Identify each line holding the string "caption" and copy it.

Dataset content ::
.....
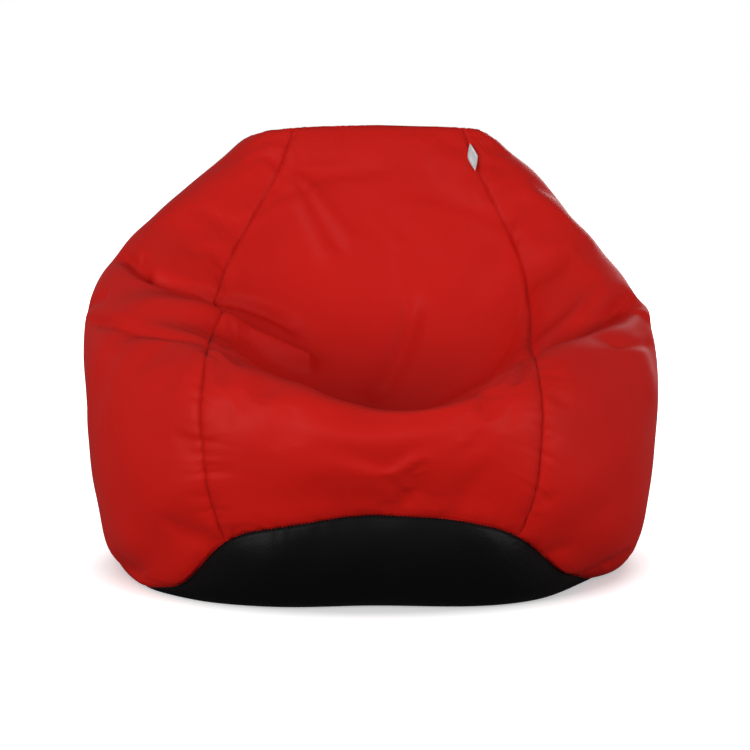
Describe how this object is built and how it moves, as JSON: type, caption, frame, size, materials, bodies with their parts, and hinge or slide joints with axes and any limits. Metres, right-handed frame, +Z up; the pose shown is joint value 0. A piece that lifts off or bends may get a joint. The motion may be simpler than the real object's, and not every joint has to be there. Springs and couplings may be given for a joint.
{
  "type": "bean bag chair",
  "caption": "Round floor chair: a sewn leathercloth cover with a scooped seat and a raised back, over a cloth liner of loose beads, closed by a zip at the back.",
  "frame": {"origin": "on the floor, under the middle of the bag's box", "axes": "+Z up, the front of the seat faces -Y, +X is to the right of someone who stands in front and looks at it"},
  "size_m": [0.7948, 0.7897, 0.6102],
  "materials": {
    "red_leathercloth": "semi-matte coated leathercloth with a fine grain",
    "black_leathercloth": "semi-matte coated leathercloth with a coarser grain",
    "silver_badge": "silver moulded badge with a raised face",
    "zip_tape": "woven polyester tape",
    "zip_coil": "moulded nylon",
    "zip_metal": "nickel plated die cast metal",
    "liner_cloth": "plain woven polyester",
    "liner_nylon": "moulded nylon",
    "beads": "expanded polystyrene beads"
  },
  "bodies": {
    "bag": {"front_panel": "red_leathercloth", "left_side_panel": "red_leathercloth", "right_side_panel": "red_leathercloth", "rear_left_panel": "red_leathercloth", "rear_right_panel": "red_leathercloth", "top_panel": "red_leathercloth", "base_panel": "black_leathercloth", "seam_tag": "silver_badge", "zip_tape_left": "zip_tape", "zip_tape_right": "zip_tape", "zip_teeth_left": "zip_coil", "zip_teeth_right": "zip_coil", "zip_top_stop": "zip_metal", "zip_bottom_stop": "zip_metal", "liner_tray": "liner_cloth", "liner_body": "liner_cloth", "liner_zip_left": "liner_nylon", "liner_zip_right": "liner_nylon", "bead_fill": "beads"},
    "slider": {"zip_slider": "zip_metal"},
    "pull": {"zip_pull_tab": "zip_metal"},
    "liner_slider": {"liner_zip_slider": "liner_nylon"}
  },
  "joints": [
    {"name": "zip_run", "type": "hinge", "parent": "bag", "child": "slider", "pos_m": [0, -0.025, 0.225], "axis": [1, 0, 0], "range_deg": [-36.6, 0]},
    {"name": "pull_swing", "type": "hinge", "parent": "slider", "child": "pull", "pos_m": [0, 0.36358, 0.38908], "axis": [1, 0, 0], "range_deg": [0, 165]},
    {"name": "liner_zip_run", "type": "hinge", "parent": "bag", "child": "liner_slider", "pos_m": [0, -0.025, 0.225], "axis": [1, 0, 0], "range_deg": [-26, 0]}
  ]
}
.....
Result for this exercise ::
Describe how this object is built and how it moves, as JSON: type, caption, frame, size, materials, bodies with their parts, and hinge or slide joints with axes and any limits. Metres, right-handed frame, +Z up; the pose shown is joint value 0. A piece that lifts off or bends may get a joint. The motion may be simpler than the real object's, and not every joint has to be there. Springs and couplings may be given for a joint.
  "caption": "Round floor chair: a sewn leathercloth cover with a scooped seat and a raised back, over a cloth liner of loose beads, closed by a zip at the back.",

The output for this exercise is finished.